[What you are asked to do] Print the full listing exactly.

[Material]

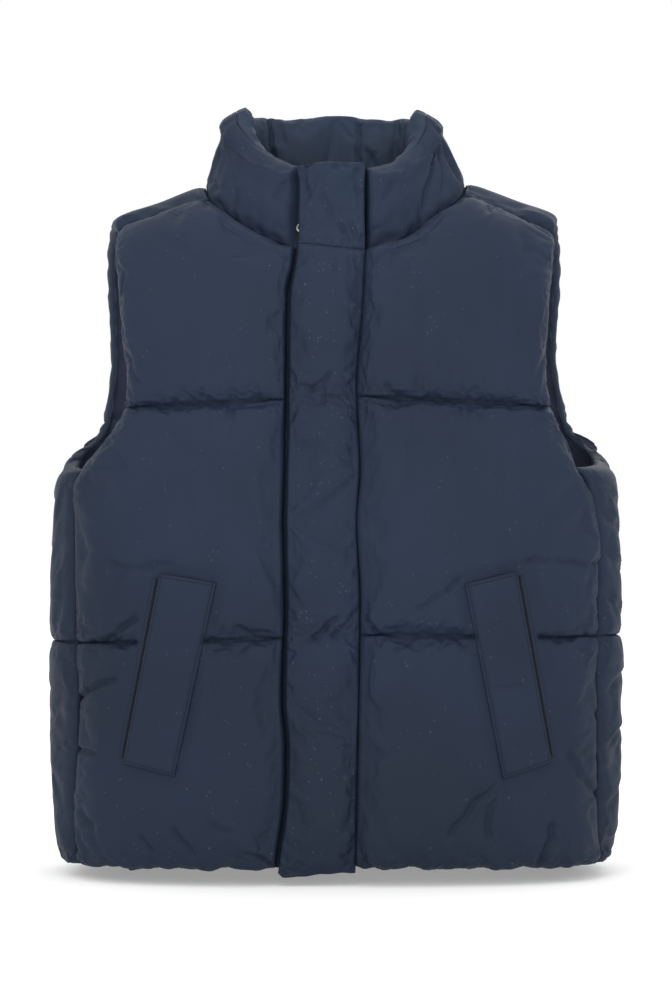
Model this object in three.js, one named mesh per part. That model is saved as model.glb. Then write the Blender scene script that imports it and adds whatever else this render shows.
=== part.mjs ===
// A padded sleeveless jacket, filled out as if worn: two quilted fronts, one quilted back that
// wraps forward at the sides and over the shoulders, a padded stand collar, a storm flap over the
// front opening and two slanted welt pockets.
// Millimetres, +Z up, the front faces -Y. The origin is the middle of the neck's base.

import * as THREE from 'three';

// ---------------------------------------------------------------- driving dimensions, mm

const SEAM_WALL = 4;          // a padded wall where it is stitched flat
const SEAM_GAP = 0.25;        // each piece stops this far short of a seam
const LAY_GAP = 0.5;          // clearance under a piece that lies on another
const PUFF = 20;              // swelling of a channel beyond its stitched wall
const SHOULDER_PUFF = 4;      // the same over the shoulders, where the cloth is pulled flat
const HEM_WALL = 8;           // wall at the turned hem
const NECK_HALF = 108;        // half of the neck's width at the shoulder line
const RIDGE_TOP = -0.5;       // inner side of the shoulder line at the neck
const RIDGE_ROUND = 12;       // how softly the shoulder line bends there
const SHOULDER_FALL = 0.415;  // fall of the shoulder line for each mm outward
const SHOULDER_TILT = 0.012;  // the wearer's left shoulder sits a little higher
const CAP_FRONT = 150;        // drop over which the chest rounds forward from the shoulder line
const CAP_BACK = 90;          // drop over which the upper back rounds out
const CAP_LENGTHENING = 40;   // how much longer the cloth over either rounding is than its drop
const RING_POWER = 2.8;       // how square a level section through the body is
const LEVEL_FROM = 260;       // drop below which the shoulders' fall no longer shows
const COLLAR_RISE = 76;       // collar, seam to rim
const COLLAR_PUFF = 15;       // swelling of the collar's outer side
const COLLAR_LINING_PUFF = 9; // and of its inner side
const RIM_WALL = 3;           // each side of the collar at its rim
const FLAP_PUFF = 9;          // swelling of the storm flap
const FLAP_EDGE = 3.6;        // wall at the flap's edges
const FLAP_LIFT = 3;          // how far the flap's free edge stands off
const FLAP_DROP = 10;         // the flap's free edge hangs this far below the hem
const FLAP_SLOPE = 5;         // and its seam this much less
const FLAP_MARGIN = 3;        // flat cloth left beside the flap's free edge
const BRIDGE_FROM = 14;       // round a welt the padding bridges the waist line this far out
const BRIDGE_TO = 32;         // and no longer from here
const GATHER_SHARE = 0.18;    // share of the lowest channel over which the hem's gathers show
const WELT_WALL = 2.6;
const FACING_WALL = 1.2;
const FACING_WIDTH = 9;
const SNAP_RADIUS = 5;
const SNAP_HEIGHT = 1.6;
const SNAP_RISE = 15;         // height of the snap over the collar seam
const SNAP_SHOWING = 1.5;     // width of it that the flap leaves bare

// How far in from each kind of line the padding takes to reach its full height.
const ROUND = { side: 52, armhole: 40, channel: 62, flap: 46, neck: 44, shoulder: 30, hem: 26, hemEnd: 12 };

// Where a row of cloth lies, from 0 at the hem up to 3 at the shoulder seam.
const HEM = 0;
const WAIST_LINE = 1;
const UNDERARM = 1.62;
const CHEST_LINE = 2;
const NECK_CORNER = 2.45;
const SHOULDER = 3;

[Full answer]
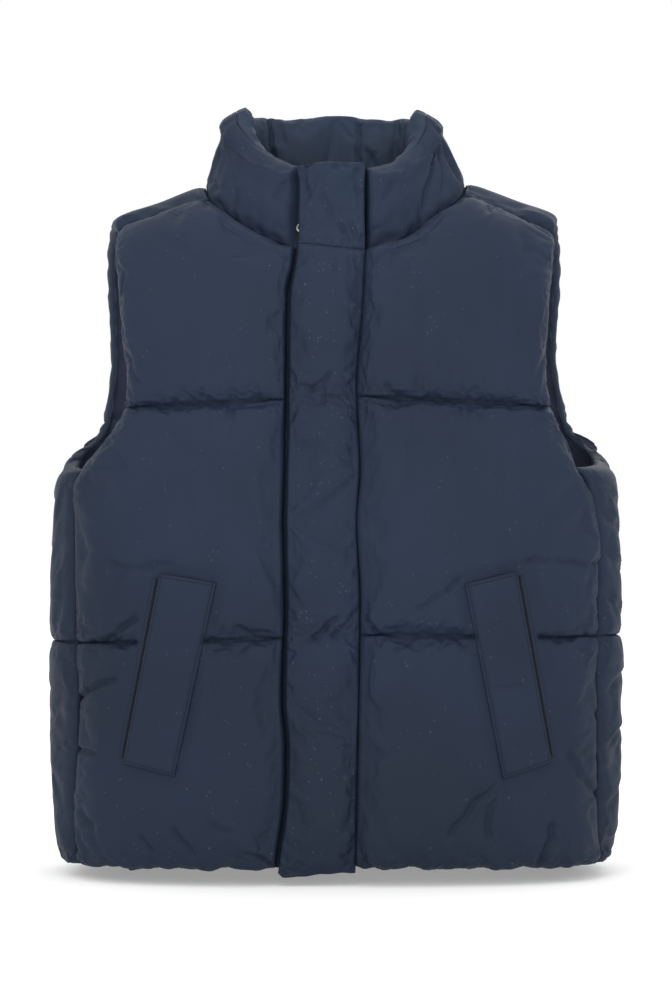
Model this object in three.js, one named mesh per part. That model is saved as model.glb. Then write the Blender scene script that imports it and adds whatever else this render shows.
=== part.mjs ===
// A padded sleeveless jacket, filled out as if worn: two quilted fronts, one quilted back that
// wraps forward at the sides and over the shoulders, a padded stand collar, a storm flap over the
// front opening and two slanted welt pockets.
// Millimetres, +Z up, the front faces -Y. The origin is the middle of the neck's base.

import * as THREE from 'three';

// ---------------------------------------------------------------- driving dimensions, mm

const SEAM_WALL = 4;          // a padded wall where it is stitched flat
const SEAM_GAP = 0.25;        // each piece stops this far short of a seam
const LAY_GAP = 0.5;          // clearance under a piece that lies on another
const PUFF = 20;              // swelling of a channel beyond its stitched wall
const SHOULDER_PUFF = 4;      // the same over the shoulders, where the cloth is pulled flat
const HEM_WALL = 8;           // wall at the turned hem
const NECK_HALF = 108;        // half of the neck's width at the shoulder line
const RIDGE_TOP = -0.5;       // inner side of the shoulder line at the neck
const RIDGE_ROUND = 12;       // how softly the shoulder line bends there
const SHOULDER_FALL = 0.415;  // fall of the shoulder line for each mm outward
const SHOULDER_TILT = 0.012;  // the wearer's left shoulder sits a little higher
const CAP_FRONT = 150;        // drop over which the chest rounds forward from the shoulder line
const CAP_BACK = 90;          // drop over which the upper back rounds out
const CAP_LENGTHENING = 40;   // how much longer the cloth over either rounding is than its drop
const RING_POWER = 2.8;       // how square a level section through the body is
const LEVEL_FROM = 260;       // drop below which the shoulders' fall no longer shows
const COLLAR_RISE = 76;       // collar, seam to rim
const COLLAR_PUFF = 15;       // swelling of the collar's outer side
const COLLAR_LINING_PUFF = 9; // and of its inner side
const RIM_WALL = 3;           // each side of the collar at its rim
const FLAP_PUFF = 9;          // swelling of the storm flap
const FLAP_EDGE = 3.6;        // wall at the flap's edges
const FLAP_LIFT = 3;          // how far the flap's free edge stands off
const FLAP_DROP = 10;         // the flap's free edge hangs this far below the hem
const FLAP_SLOPE = 5;         // and its seam this much less
const FLAP_MARGIN = 3;        // flat cloth left beside the flap's free edge
const BRIDGE_FROM = 14;       // round a welt the padding bridges the waist line this far out
const BRIDGE_TO = 32;         // and no longer from here
const GATHER_SHARE = 0.18;    // share of the lowest channel over which the hem's gathers show
const WELT_WALL = 2.6;
const FACING_WALL = 1.2;
const FACING_WIDTH = 9;
const SNAP_RADIUS = 5;
const SNAP_HEIGHT = 1.6;
const SNAP_RISE = 15;         // height of the snap over the collar seam
const SNAP_SHOWING = 1.5;     // width of it that the flap leaves bare

// How far in from each kind of line the padding takes to reach its full height.
const ROUND = { side: 52, armhole: 40, channel: 62, flap: 46, neck: 44, shoulder: 30, hem: 26, hemEnd: 12 };

// Where a row of cloth lies, from 0 at the hem up to 3 at the shoulder seam.
const HEM = 0;
const WAIST_LINE = 1;
const UNDERARM = 1.62;
const CHEST_LINE = 2;
const NECK_CORNER = 2.45;
const SHOULDER = 3;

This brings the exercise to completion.